The MLAs will love if it is on an hourly basis so that they can have different chief ministers by the minute or the hour. Imagine a Karnataka with no one as Chief Minister and everyone as Chief Minister. A blissful state of affairs that will be far more advanced than Jharkand where an independent MLA remained Chief Minister and managed to amass wealth and even after raids at some stage is living happily with all the money he made. Madhu Koda is not in the news any longer and he must be living happily like any other political thief that we have seen in the past.

With all due respects, one is aghast over the reasoning by Justice N.Kumar when he held that the MLAs right to dissent must not be curtailed by invoking the Tenth Schedule of the Constitution. The learned judge simply erred when he sought to enforce the right to dissent without reference to the specific context. The fact that the MLAs did not dissent within the party fora but simply played along in the game of defection was evident when they showed up in Goa, Chennai and elsewhere, pushing strolleys, must have conveyed to the judge that this was not democracy. But then, he sought to make an ideal situation out of a dirty game of opportunism and greed. Justice N.Kumar ought to have seen the picture in all its dimensions. The plain and simple fact is that the rebel MLAs did not represent a democratic cause and the revolt was driven by greed and opportunism.
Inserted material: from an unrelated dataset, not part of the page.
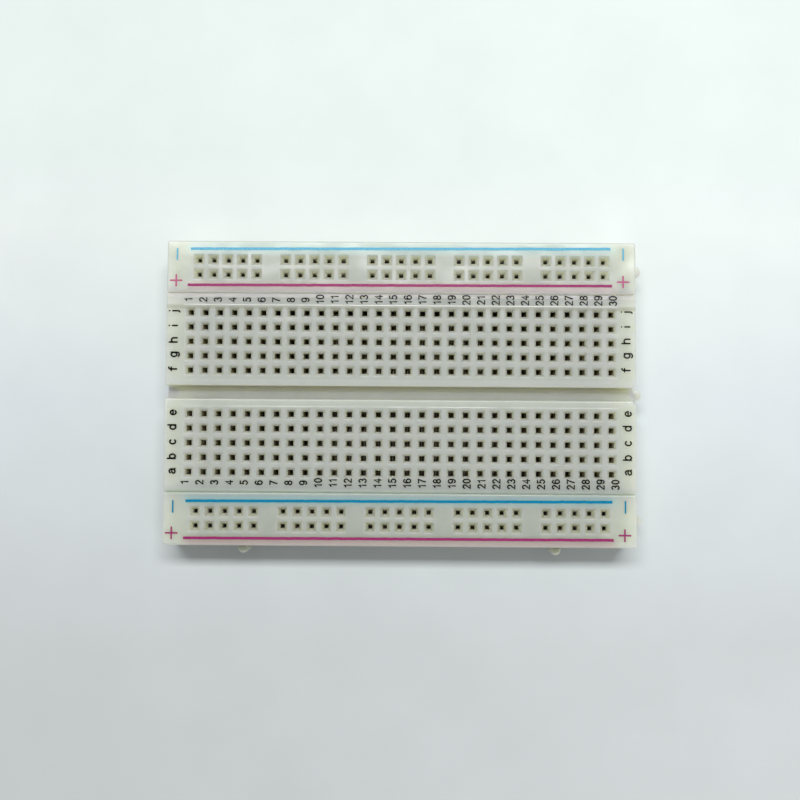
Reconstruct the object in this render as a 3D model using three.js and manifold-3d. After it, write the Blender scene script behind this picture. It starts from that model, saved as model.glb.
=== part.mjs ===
// Half-size solderless breadboard: a terminal block of 30 columns with two detachable power rails.
// Millimetres, +Z up. The origin is on the underside, below the middle of the hole grid.
// X runs along the columns 1 to 30 and Y from row a towards row j.

import * as THREE from "three";
import { mergeGeometries, mergeVertices } from "three/addons/utils/BufferGeometryUtils.js";
import Module from "manifold-3d";

const wasm = await Module();
wasm.setup();

// Contact grid
const PITCH = 2.54;
const COLUMNS = 30;
const BANK_ROWS = 5;
const ROW_E_TO_F = 3 * PITCH;
const RAIL_GROUPS = 5;
const RAIL_GROUP_HOLES = 5;

// Mouldings
const BLOCK_LENGTH = 82.1;
const BLOCK_HEIGHT = 8.5;
const TERMINAL_WIDTH = 34.75;
const RAIL_WIDTH = 9.1;
const JOINT_GAP = 0.1;
const SKIN = 1.6; // top wall over the clip cavities
const SOCKET = 0.95; // side of a square contact hole
const LEAD_IN = 1.5; // side of the funnel's square mouth
const LEAD_IN_DEPTH = 0.55;
const CAVITY_WIDTH = 1.9;
const CAVITY_END = 1.25; // cavity past its last contact
const PARTITION_RECESS = 0.4; // the walls between cavities stop short of the underside by this
const TRENCH_WIDTH = 2.3;
const TRENCH_DEPTH = 2.6;
const TRENCH_FLARE = 0.75; // corner cut on each side of the trench beside the peg

// Round pegs and keyholes that join the mouldings
const PEG_RADIUS = 0.93;
const PEG_OFFSET = 0.7; // the peg's axis stands this far outside its face
const PEG_HEIGHT = 5.2;
const PEG_SPREAD = 27.5; // from the middle to each peg of a long side
const KEYHOLE_CLEARANCE = 0.08; // around the peg
const KEYHOLE_HEIGHT = 5.4;
const ROUND_SIDES = 12;

// Backing
const LINER = 0.15;
const FOAM = 0.95;
const FOAM_INSET = 0.4;
const NOTCH_CLEARANCE = 0.3; // around a peg that rises past the backing's edge

// Spring clips: half widths and heights of the folded strip's section
const STRIP = 0.22; // sheet thickness
const CLIP_HALF = 0.78; // half width at the base
const PINCH_HALF = 0.12; // half of the gap where the leaves meet the lead
const MOUTH_HALF = 0.45; // half of the flared mouth's gap
const SHOULDER_HEIGHT = 1.1;
const PINCH_HEIGHT = 5.2;
const CLIP_HEIGHT = 6.3;
const CLIP_END = 1.1; // strip past its last contact
const TIE_WIDTH = 2.0; // strip that ties two neighbouring clips

const UNDERSIDE = LINER + FOAM;
const TOP = UNDERSIDE + BLOCK_HEIGHT;
const RAIL_CENTRE = TERMINAL_WIDTH / 2 + JOINT_GAP + RAIL_WIDTH / 2;
const FIRST_COLUMN = (-(COLUMNS - 1) * PITCH) / 2;
const BANK_CENTRE = ROW_E_TO_F / 2 + ((BANK_ROWS - 1) * PITCH) / 2;
const RAIL_STEPS = RAIL_GROUPS * (RAIL_GROUP_HOLES + 1) - 2; // pitches from the first contact to the last
const CUT_MARGIN = 1; // how far a cutting solid runs past the face that it opens

const plastic = new THREE.MeshStandardMaterial({ color: 0xd9dbd0, roughness: 0.35, metalness: 0 });
const nickel = new THREE.MeshStandardMaterial({ color: 0xb9b3a4, roughness: 0.3, metalness: 1 });
const foamTape = new THREE.MeshStandardMaterial({ color: 0xe6e4da, roughness: 0.95, metalness: 0 });
const waxedPaper = new THREE.MeshStandardMaterial({ color: 0xefe3c0, roughness: 0.5, metalness: 0 });

// ---------------------------------------------------------------- solids

function solidOf(geometry) {
  const bare = geometry.clone();
  bare.deleteAttribute("normal");
  bare.deleteAttribute("uv");
  const merged = mergeVertices(bare);
  return new wasm.Manifold(
    new wasm.Mesh({
      numProp: 3,
      vertProperties: new Float32Array(merged.attributes.position.array),
      triVerts: new Uint32Array(merged.index.array),
    }),
  );
}

function geometryOf(solid) {
  const made = solid.getMesh();
  const geometry = new THREE.BufferGeometry();
  geometry.setAttribute("position", new THREE.BufferAttribute(made.vertProperties, 3));
  geometry.setIndex(new THREE.BufferAttribute(made.triVerts, 1));
  geometry.computeVertexNormals();
  return geometry;
}

// Upright prisms between two heights, one for each outline in outlines.
function prisms(outlines, low, high) {
  const shapes = outlines.map((points) => new THREE.Shape(points.map(([x, y]) => new THREE.Vector2(x, y))));
  const geometry = new THREE.ExtrudeGeometry(shapes, { depth: high - low, bevelEnabled: false });
  return solidOf(geometry.translate(0, 0, low));
}

function rectangle(x, y, width, depth) {
  const [w, d] = [width / 2, depth / 2];
  return [
    [x - w, y - d],
    [x + w, y - d],
    [x + w, y + d],
    [x - w, y + d],
  ];
}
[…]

In this context, all that can be said is that the political establishment as well as the judiciary have failed the cause of democracy so badly in Karnataka. The mafia that has been at the helm in Karnataka (as in many other parts of the country) must be having it great now and even the Governor, H.R.Bharadwaj is guilty of playing partisan games as have many Governors in the past. The people of Karnataka deserve better things and better persons as their representatives. But then, in the larger context of a democratic structure being infested by un-democratic leaders to whom all is well as long as they make money for themselves, their sons and daughters and for a few generations down the line, do the people have a choice at the time of elections? I find it difficult to answer this question.